Defendants urge that upon the basis of the facts alleged in the complaint, if proven, plaintiff was entitled to a writ of mandamus to compel issuance of the permit and, therefore, should not be allowed to stand by, augment his damages instead of mitigating them, and then be given compensatory relief. A similar contention was overruled in Payne v. Baehr, supra, 153 Cal. 441, 444.

Nor are we persuaded by defendant's argument that the electric company's refusal to furnish electric energy (until ordered so to do by the state commission) was an unforeseeable, independent, intervening cause; hence, the sole cause of plaintiff's injury. The fallacy of such a line of reasoning is too obvious to require elaboration.

The doctrine of respondeat superior is not here involved. The complaint speaks of the personal conduct of each councilman and the city administrator. It alleges an intentional (not merely negligent) failure and refusal to perform a nondiscretionary duty imposed by law.

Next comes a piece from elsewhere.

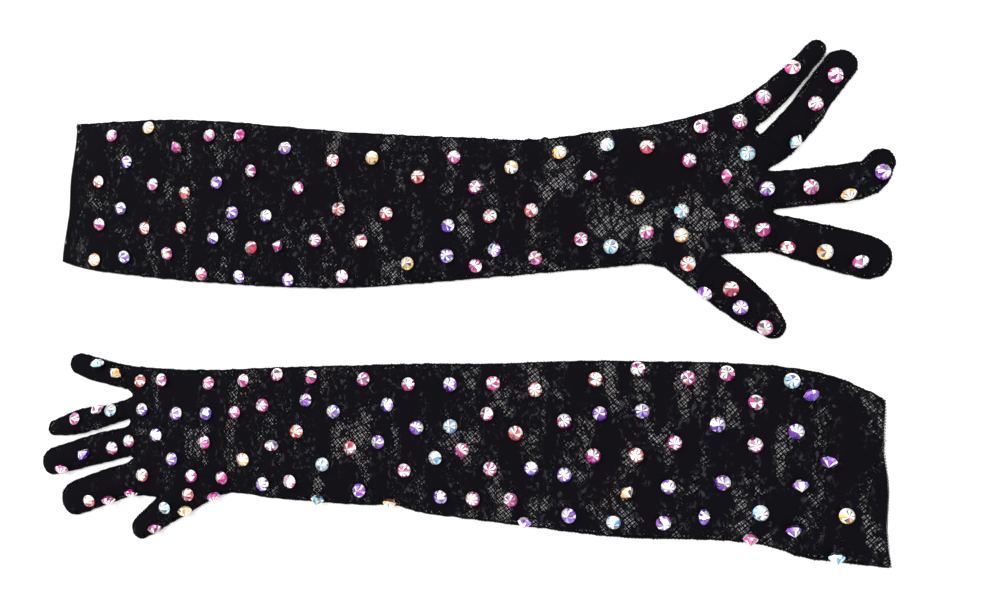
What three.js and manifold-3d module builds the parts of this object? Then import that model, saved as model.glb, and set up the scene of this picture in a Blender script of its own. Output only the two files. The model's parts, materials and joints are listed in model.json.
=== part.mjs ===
// A pair of long lace opera gloves with pointed crystals on the backs, lying flat and palm down.
//
// Each glove is a flat tube of lace. Two panels, a back and a palm, are sewn together along both
// sides, with a hem at the cuff and five fingers that end closed. The sleeve is one body and the
// hand another, because a limp glove folds across its middle, and each finger folds at its root.
// The crystals of one patch are joined by a thread, so that a patch is one piece.
//
// Millimetres, +Z up. X runs along the sleeves and Y across them.

import * as THREE from 'three';
import { mergeVertices } from 'three/addons/utils/BufferGeometryUtils.js';
import Module from 'manifold-3d';

const manifold = await Module();
manifold.setup();

// ---- Driving dimensions -------------------------------------------------------------------

const CLOTH = 1; // one layer of lace with its air
const BACK_TOP = 7; // top of the upper layer, and the height of every fold
const BACK_BASE = BACK_TOP - CLOTH;
const TOUCH_GAP = 0.3; // between pieces that are sewn or glued together
const FOLD_GAP = 0.5; // between bodies that fold
const SEAM_WIDTH = 2.4; // side seam, measured in from the edge
const HEM_DEPTH = 5; // hem at the cuff, measured along the arm
const CUFF_MARGIN = 20; // how far a cut along the cuff runs past both edges
const CUFF_CORNER = 3; // solid hem left inside each side seam
const BEYOND = 320; // further from the middle than any part of a glove
const SLICE_REACH = 400; // half the length of a box that cuts a whole glove
const FINGER_WALL = 2; // side of a finger
const EDGE_STEP = 10; // spacing of points along a sleeve edge
const FINGER_STEPS = 10; // steps along a finger's side
const TIP_STEPS = 10; // steps round a fingertip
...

It invokes the officers' common law liability as individuals. [3] We observe that the caption of the complaint gives the names of the defendant council members followed by the designation "individually and as members of the City Council" but refers to defendant Fred J. Nelson simply "as City Administrator." The latter designation can and should be regarded as descriptio personae, upon the authority of Mock v. City of Santa Rosa, supra, 126 Cal. 330, 343-344.

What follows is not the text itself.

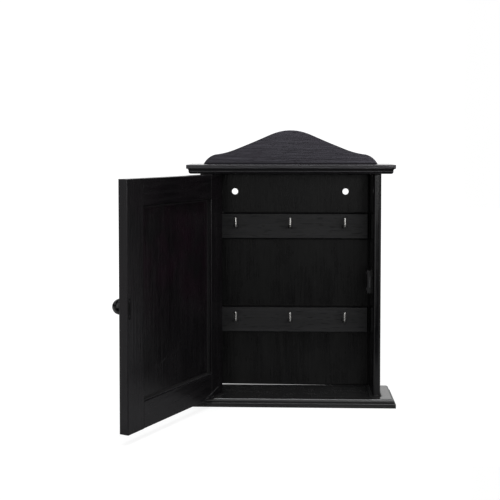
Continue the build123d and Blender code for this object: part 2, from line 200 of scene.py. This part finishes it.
def make_grain_group():
    """Wood grain on coordinates in metres whose X runs along the fibres."""
    tree, given, result = group(
        "wood_grain",
        [("Vector", "NodeSocketVector", None)],
        [("Tone", "NodeSocketFloat"), ("Fibre", "NodeSocketFloat"), ("Pores", "NodeSocketFloat"),
         ("Height", "NodeSocketFloat")])
    vector = given.outputs["Vector"]
    across_fibres = (0.0, 1.0, 1.0)
    from_heart = reckon(tree, "MULTIPLY", reckon(tree, "ADD", vector, to_the_heart), across_fibres)
    phase = product(tree, reckon(tree, "LENGTH", from_heart, output="Value"), ring_turns)
    wander = noise(tree, vector, wander_scale, detail=2.0)
    phase = calculate(tree, "MULTIPLY_ADD", wander, ring_wander, phase)
    rings = calculate(tree, "MULTIPLY_ADD", calculate(tree, "SINE", phase), 0.5, 0.5)
    rings = calculate(tree, "POWER", rings, ring_sharpness)
    bands = spread(tree, noise(tree, vector, band_scale), 0.3, 0.7)
    tone = summed(tree, 0.0, ((bands, 0.6), (rings, 0.4)))
    strands = spread(tree, noise(tree, vector, strand_scale, detail=4.0, roughness=0.55), 0.34, 0.68)
    fine = spread(tree, noise(tree, vector, fine_scale, detail=2.0), 0.3, 0.7)
    fibre = summed(tree, 0.0, ((fine, 0.3), (strands, 0.7)))
    pores = spread(tree, noise(tree, vector, pore_scale, detail=1.0), 0.60, 0.68)
    height = calculate(tree, "MULTIPLY_ADD", pores, -0.35, fibre)
    fill(tree, result, {"Tone": tone, "Fibre": fibre, "Pores": pores, "Height": height})
    return tree


def make_edge_group():
    """Softened arrises: a normal that rounds them, and a broken mask along them for rubbed stain."""
    tree, given, result = group(
        "arrises",
        [("Vector", "NodeSocketVector", None), ("Radius", "NodeSocketFloat", 0.0004)],
        [("Normal", "NodeSocketVector"), ("Rub", "NodeSocketFloat")])
    rounded = add(tree, "ShaderNodeBevel", {"Radius": given.outputs["Radius"]}, samples=4).outputs["Normal"]
    flat = add(tree, "ShaderNodeNewGeometry").outputs["Normal"]
    turned = reckon(tree, "DOT_PRODUCT", rounded, flat, output="Value")
    arris = spread(tree, turned, rub_starts, rub_ends)
    patches = noise(tree, given.outputs["Vector"], rub_scale, detail=4.0, roughness=0.65)
    patches = spread(tree, patches, 0.5, 0.72)
    fill(tree, result, {"Normal": rounded, "Rub": product(tree, arris, patches)})
    return tree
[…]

The judgment is reversed as to respondents Wallace Benson, Charles H. Cook, Ildo L. Rosellini, Donnell B. McCarthy, F. Nason O'Hara and Fred J. Nelson in their individual capacities, with instructions to the trial court to overrule the general demurrer of said respondents to the second amended complaint; in all other respects the judgment is affirmed. The *644 respondent city will recover its costs upon this appeal from the appellant and the appellant will recover his costs from the other respondents.

Peters, P. J., and Bray, J., concurred.